Wilson is almost destined for left field in his big league career for a number of reasons, one of which being his ability to run. While plenty athletic, he’s not a burner. As a hitter, he’s a little slow out of the box as his follow-through ends up on his heels a bit — common for left-handed power hitters. In the field, Wilson does well cutting off balls in the gap, but hasn’t shown the ability to turn improbable catches into outs.
From home-to-first at full-bore, Wilson is ordinarily timed in the 4.25 second range. That’s fringe average, though his acceleration out of the box does play into that time a bit.

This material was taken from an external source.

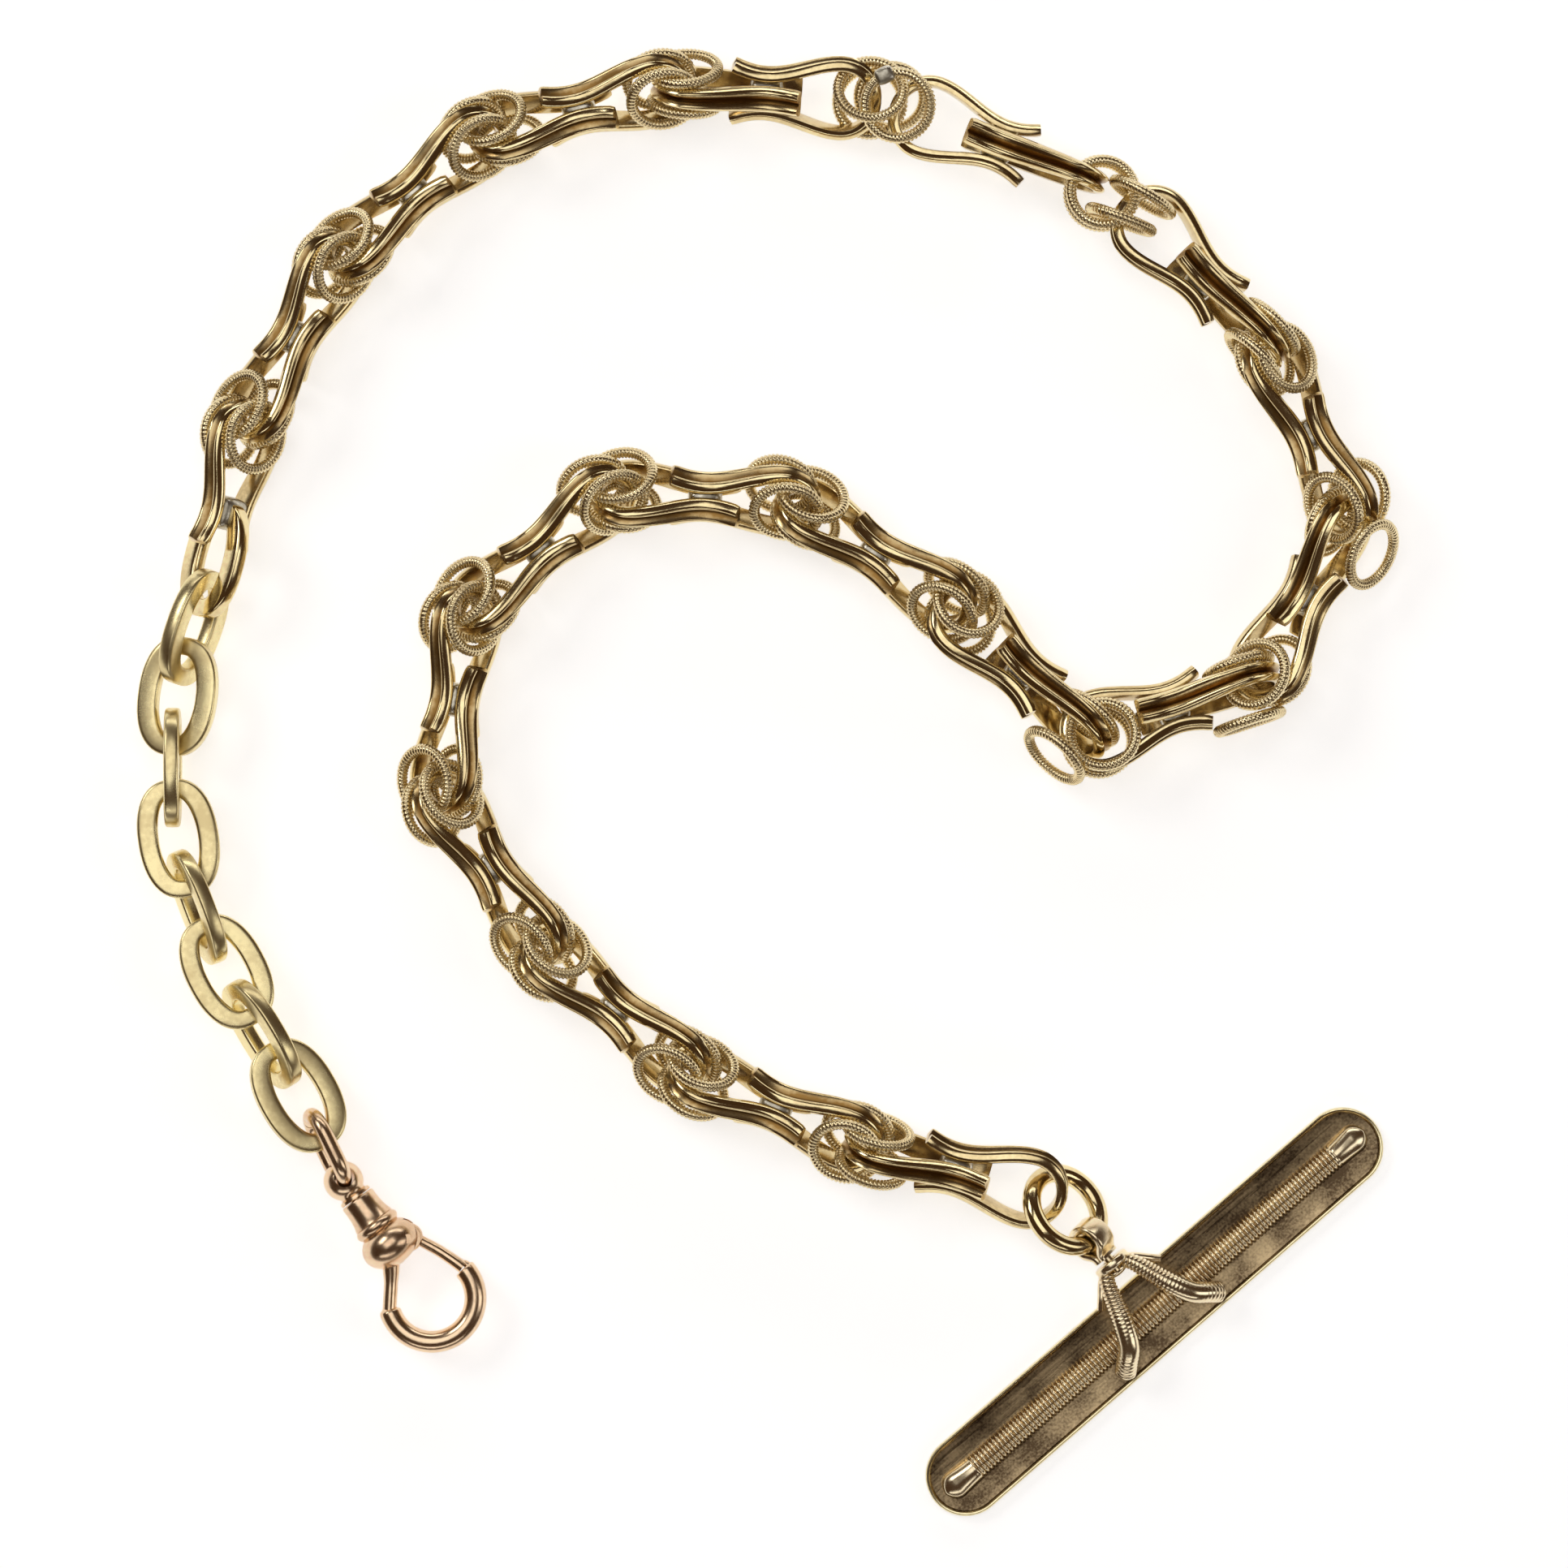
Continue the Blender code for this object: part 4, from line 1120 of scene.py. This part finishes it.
def rounded_strap(width, thickness):
    """A rectangle with round corners."""
    w, t, soft = width / 2, thickness / 2, 0.26 * MM
    corners = ((w, t), (-w, t), (-w, -t), (w, -t))
    points = []
    for x, y in corners:
        middle = Vector((math.copysign(abs(x) - soft, x), math.copysign(abs(y) - soft, y)))
        start = math.atan2(y, x)
        quarter = math.floor(start / (math.pi / 2)) * math.pi / 2
        for turn in (quarter + a for a in (0, 0.52, 1.05, 1.57)):
            points.append(middle + soft * Vector((math.cos(turn), math.sin(turn))))
    return [tuple(p) for p in points]


def post_strap():
    """One leg, round the jump ring's wire, and back: a U that closes on its pin."""
    eye = JUMP_RING_WIRE / 2 + POST_FIT + POST_STRAP / 2
    shut = 0.36 * MM
    bend = []
    for i in range(25):
        turn = math.radians(mix(56, 304, i / 24))
        bend.append(Vector((eye * math.cos(turn), 0, eye * math.sin(turn))))
    legs = [Vector((POST_LENGTH, 0, shut)), Vector((1.4 * MM, 0, shut)), Vector((1.12 * MM, 0, 0.52 * MM))]
    line = legs + bend + [Vector((p.x, 0, -p.z)) for p in reversed(legs)]
    points = smooth_path(line, 3)
    return sweep(stations(points, (0, 1, 0)), lambda i: rounded_strap(POST_STRAP, POST_WIDTH))


def post_pin():
    """The pin between the strap's legs, riveted over with a domed head."""
    under_head = POST_LENGTH + DISC_THICKNESS + 2 * LAND_GAP
    end = under_head + POST_RIVET_THICKNESS
    pin, head = POST_PIN / 2, POST_RIVET / 2
    profile = [(1.3 * MM, 0), (1.3 * MM, pin), (under_head, pin), (under_head, head)]
    for i in range(1, 9):
        turn = math.pi / 2 * i / 8
        profile.append((under_head + (end - under_head) * math.sin(turn), head * math.cos(turn)))
    profile[-1] = (end, 0)
    return turned(profile, 40)


jump_ring = lay_jump_ring()
post = jump_ring @ Matrix.Translation(((JUMP_RING_OUTER - JUMP_RING_WIRE) / 2, 0, 0))
loop = torus(JUMP_RING_OUTER, JUMP_RING_WIRE, 120, 24)
finish("jump_ring_wire", loop, jump_ring, (pale_gold,), "jump_ring", "jump_ring")
strap = post_strap()
add_bmesh(strap, post_pin(), FORE)
finish("post_strap", strap, post, (coil_gold,), "post", "post", sharp=40)
print("post at, mm:", tuple(round(v / MM, 1) for v in post.translation))

# %% [markdown]
# ## The T-bar
# A long plate with round ends, a bright rolled rim and a dull dished face, and along its middle a
# half-round moulding of fine coils. Two arms of coiled wire spread from the drilled disc and arch
# over the moulding. The coils are geometry: the sweep swells and pinches six times a coil, less
# where fingers have rubbed it smooth.

# %% Disc, arms and near wires
DISC_STANDOFF, DISC_HEIGHT = 5.0 * MM, 2.9 * MM
BAR_LENGTH, BAR_WIDTH, BAR_THICKNESS = 43.3 * MM, 6.0 * MM, 0.9 * MM
RIDGE_RADIUS = 0.7 * MM
ARM_WIRE, ARM_WIRE_AT_DISC, ARM_SPREAD, ARM_REACH = 1.62 * MM, 1.2 * MM, 5.0 * MM, 2.25 * MM
ARM_COIL, RIDGE_COIL = 0.3 * MM, 0.34 * MM
STEPS_A_COIL = 6


def coil_swell(at, pitch):
    """From 0 between two coils to 1 on the crest of one."""
    return abs(math.sin(math.pi * at / pitch)) ** 0.6


def even_path(points, step):
    """The same line with its points this far apart."""
    made, carried = [points[0]], 0.0
    for a, b in zip(points, points[1:]):
        length = (b - a).length
        while carried + length >= step:
            a = a.lerp(b, (step - carried) / length)
            made.append(a.copy())
            length, carried = (b - a).length, 0.0
        carried += length
    return made


def lay_bar():
    """The bar lies across the post, flat on the table."""
    reach = POST_LENGTH + LAND_GAP + DISC_THICKNESS / 2 + DISC_STANDOFF
    middle = post.translation + pointing(POST_HEADING) * reach
    middle.z = 0
    return place(POST_HEADING + 90, 0, middle)


def disc():
    """A thick washer with a round edge, standing across the post."""
    bore, edge, half = POST_PIN / 2 + LAND_GAP / 2, DISC_DIAMETER / 2, DISC_THICKNESS / 2
    soft = 0.2 * MM
    section = [(bore, -half)]
    for corner, start in ((-half + soft, -90), (half - soft, 0)):
        for i in range(5):
            turn = math.radians(start + 90 * i / 4)
            section.append((edge - soft + soft * math.cos(turn), corner + soft * math.sin(turn)))
    section.append((bore, half))
    bm = spun_ring(section, 64)
    bm.transform(faced((0, DISC_STANDOFF, DISC_HEIGHT), Vector((0, 1, 0))))
    return bm


def coiled_arm(side):
    """Coiled wire from the disc over the moulding to the plate's far side."""
    top = DISC_HEIGHT
    thin, thick = ARM_WIRE_AT_DISC / 2, ARM_WIRE / 2
    over = BAR_THICKNESS + LAND_GAP + RIDGE_RADIUS + LAND_GAP + thick
    lands = BAR_THICKNESS + thick - 0.1 * MM
    line = [
        (side * 0.75 * MM, DISC_STANDOFF - 0.1 * MM, top),
        (side * 1.3 * MM, DISC_STANDOFF - 1.1 * MM, top + 0.1 * MM),
        (side * 1.75 * MM, 0.52 * DISC_STANDOFF, top + 0.1 * MM),
        (side * 2.35 * MM, 0.2 * DISC_STANDOFF, over + 0.15 * MM),
        (side * 3.1 * MM, -0.1 * DISC_STANDOFF, over),
        (side * 4.0 * MM, -0.6 * ARM_REACH, (over + lands) / 2 + 0.1 * MM),
        (side * 4.6 * MM, -0.85 * ARM_REACH, lands + 0.15 * MM),
        (side * ARM_SPREAD, -ARM_REACH, lands),
    ]
    points = even_path(smooth_path(line, 24), ARM_COIL / STEPS_A_COIL)
    last = len(points) - 1

    def outline(i):
        share = i / last
        from_end = (last - i) * ARM_COIL / STEPS_A_COIL
        rounded = math.sqrt(max(0.05, 1 - max(0, 1 - from_end / (0.6 * MM)) ** 2))
        radius = mix(thin, thick, ease(share / 0.55)) * rounded
        rubbed = 0.35 + 0.65 * ease(1 - abs(share - 0.66) / 0.42)
        valley = 1 - coil_swell(i * ARM_COIL / STEPS_A_COIL, ARM_COIL)
        made = []
        for x, y in circle(1, 20):
            worn = rubbed * ease((y + 0.5) / 0.9)
            pinch = 1 - 0.14 * valley * (1 - worn)
            # the third value is painted shade in the valleys between coils, less on the rubbed top
            made.append((x * radius * pinch, y * radius * pinch, valley * (1 - worn)))
        return made

    return sweep(stations(points, (0, 0, 1)), outline)


def near_wire(side):
    """The smooth wire that ties the disc's foot to the plate's near edge."""
    line = ((side * 0.6, 4.85, 2.2), (side * 1.5, 4.3, 1.8), (side * 2.3, 3.4, 1.2), (side * 2.9, 2.75, 0.95))
    points = smooth_path([Vector(p) * MM for p in line], 8)
    return sweep(stations(points, (0, 0, 1)), lambda i: circle(0.32 * MM, 16))


bar = lay_bar()
yoke = disc()
for side in (1, -1):
    add_bmesh(yoke, coiled_arm(side), FORE)
    add_bmesh(yoke, near_wire(side), FORE)
finish("yoke_disc_and_arms", yoke, bar, (coil_gold,), "bar", "bar_yoke", sharp=60)
print("bar at, mm:", tuple(round(v / MM, 1) for v in bar.translation))

# %% [markdown]
# The plate was pressed: its rim stands bright and round above a dished face. It is swept like the
# strips, but upwards: outlines of the plate are laid one inside the other, from the back's edge up
# over the rim and down into the dish. The moulding is swept along the bar, and its coils fade out
# at both ends into a polished oval.

# %% The plate and its moulding
# (inset from the plate's edge, height), mm
RIM = (
    (0.1, 0.0),
    (0.0, 0.1),
    (0.0, 0.72),
    (0.05, 0.84),
    (0.14, 0.9),
    (0.24, 0.88),
    (0.32, 0.78),
    (0.42, 0.66),
    (1.0, 0.58),
)
BRIGHT_FROM, BRIGHT_TO = 1, 6
RIDGE_LENGTH, RIDGE_POLISHED = 41.3 * MM, 3.0 * MM


def plate():
    """Outlines of the plate laid one inside the other, from the back's edge over the rim to the dish."""
    places = [Matrix.Translation((0, 0, height * MM)) for _, height in RIM]

    def outline(i):
        inset = 2 * RIM[i][0] * MM
        return [p.to_2d() for p in stadium(BAR_LENGTH - inset, BAR_WIDTH - inset, 32)]

    bm = sweep(places, outline)
    rim_top = RIM[BRIGHT_TO][1] * MM
    for face in bm.faces:
        edge_on = abs(face.normal.z) < 0.5
        bright = face.calc_center_median().z > rim_top or (edge_on and len(face.verts) == 4)
        face.material_index = 1 if bright and len(face.verts) == 4 else 0
    return bm


def moulding():
    """Half-round coils along the bar, with a smooth flattened oval at each end."""
    step = RIDGE_COIL / STEPS_A_COIL
    count = round(RIDGE_LENGTH / step)
    places = []
    for i in range(count + 1):
        turn = Matrix.Rotation(math.pi / 2, 4, "Y") @ Matrix.Rotation(math.pi / 2, 4, "Z")
        places.append(Matrix.Translation((-RIDGE_LENGTH / 2 + i * step, 0, 0.55 * MM)) @ turn)

    def outline(i):
        from_end = min(i, count - i) * step
        end = ease(1 - from_end / RIDGE_POLISHED)
        tip = math.sqrt(max(0.02, 1 - (1 - min(from_end / (1.1 * MM), 1)) ** 2))
        polished = ease(1 - (from_end - 2.6 * MM) / (0.8 * MM))
        valley = (1 - coil_swell(i * step, RIDGE_COIL)) * (1 - polished)
        wide = mix(1.05, 1.15, end) * MM * tip * (1 - 0.17 * valley)
        high = mix(1.25, 0.85, end) * MM * mix(0.4, 1, tip) * (1 - 0.12 * valley)
        turns = [math.pi * n / 16 for n in range(17)]
        # the third value is painted shade between the coils, darker low on the sides than on the top
        return [(wide * math.cos(t), high * math.sin(t), valley * (1 - 0.6 * math.sin(t))) for t in turns]

    return sweep(places, outline)


finish("plate_dished", plate(), bar, (bar_patina, rim_gold), "bar", "bar_plate", sharp=40)
finish("moulding_coils", moulding(), bar, (coil_gold,), "bar", "bar_ridge", sharp=60)
print("plate and moulding done")

# %% [markdown]
# ## The table, the light and the camera
# Gold has no colour of its own to show but what it mirrors. Large soft lights give it broad pale
# highlights, and the dim room between them gives the brown streaks that make it look like metal.

# %% Floor, lights, camera
def floor():
    """White paper that glows a little, as an overexposed table does."""
    bm = bmesh.new()
    bmesh.ops.create_grid(bm, x_segments=1, y_segments=1, size=1.5)
    mesh = bpy.data.meshes.new("floor")
    bm.to_mesh(mesh)
    bm.free()
    paper = bpy.data.materials.new("paper")
    paper.use_nodes = True
    shader = paper.node_tree.nodes["Principled BSDF"]
    shader.inputs["Roughness"].default_value = 0.9
    shader.inputs["Base Color"].default_value = (0.92, 0.92, 0.92, 1)
    shader.inputs["Emission Color"].default_value = (1, 1, 1, 1)
    shader.inputs["Emission Strength"].default_value = 0.62
    mesh.materials.append(paper)
    piece = bpy.data.objects.new("floor", mesh)
    bpy.context.scene.collection.objects.link(piece)


def softbox(name, place_at, size, brightness, colour=(1, 1, 1)):
    """A flat lamp aimed at the chain, as bright to look at as asked, whatever its size."""
    light = bpy.data.lights.new(name, "AREA")
    light.shape = "RECTANGLE"
    light.size, light.size_y = size
    light.energy = brightness * math.pi * size[0] * size[1]
    light.color = colour
    lamp = bpy.data.objects.new(name, light)
    lamp.location = place_at
    lamp.rotation_euler = (-Vector(place_at)).to_track_quat("-Z", "Y").to_euler()
    bpy.context.scene.collection.objects.link(lamp)


floor()
softbox("overhead", (-0.08, 0.1, 0.75), (0.6, 0.5), 1.25)
softbox("key", (-0.5, 0.35, 0.5), (0.35, 0.25), 4)
softbox("fill", (0.55, -0.1, 0.4), (0.25, 0.4), 1.5)
softbox("back", (0.05, 0.6, 0.2), (0.7, 0.12), 2.5)
softbox("front", (0, -0.55, 0.3), (0.6, 0.12), 1.5)

room = bpy.data.worlds.new("room")
room.use_nodes = True
room.node_tree.nodes["Background"].inputs["Color"].default_value = (0.05, 0.026, 0.012, 1)
bpy.context.scene.world = room
bpy.context.scene.view_settings.view_transform = "Standard"

VIEW_WIDTH, CAMERA_HEIGHT = 117.1 * MM, 0.5
camera = bpy.data.cameras.new("camera")
camera.sensor_width = 36
camera.lens = camera.sensor_width * CAMERA_HEIGHT / VIEW_WIDTH
viewer = bpy.data.objects.new("camera", camera)
viewer.location = (1.3 * MM, 0.19 * MM, CAMERA_HEIGHT)
bpy.context.scene.collection.objects.link(viewer)
bpy.context.scene.camera = viewer
print("lens, mm:", round(camera.lens, 1))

Wilson is by no means a lumbering defender in the field. He moves well and his speed projects to hold steady into his professional career. He’s solidly average as it pertains his wheels.
While the speed isn’t notable, the athleticism is. Wilson glides to most fly balls and takes good routes to the spot. He’s shown a really good ability to get the ball in quickly and hold runners. His natural athleticism has led some prognosticators to question whether or not he could handle centerfield. I don’t think that’ll be the case, but the conversation in and of itself should speak volumes.
At the end of the day, the speed will likely hold Wilson back from being considered a full-time centerfielder, but he fits in nicely in a corner. He’s plenty comfortable in either corner, and whoever ends up selecting Wilson should feel confident in his ability to handle his spot in-game.
Wilson’s got a good arm, and his athleticism and transfer speed help it play up even more. His 91 mph outfield clock velo is very good. His throws are low line drives but do have some tail and fade as they approach their target. Most of that is a product of his short-arm, 3⁄4 arm slot. His arm is more often than not online, and as mentioned above, has shown the ability to keep runners from advancing.
The arm will certainly be better than most left fielders at the next level and could play in right field as well.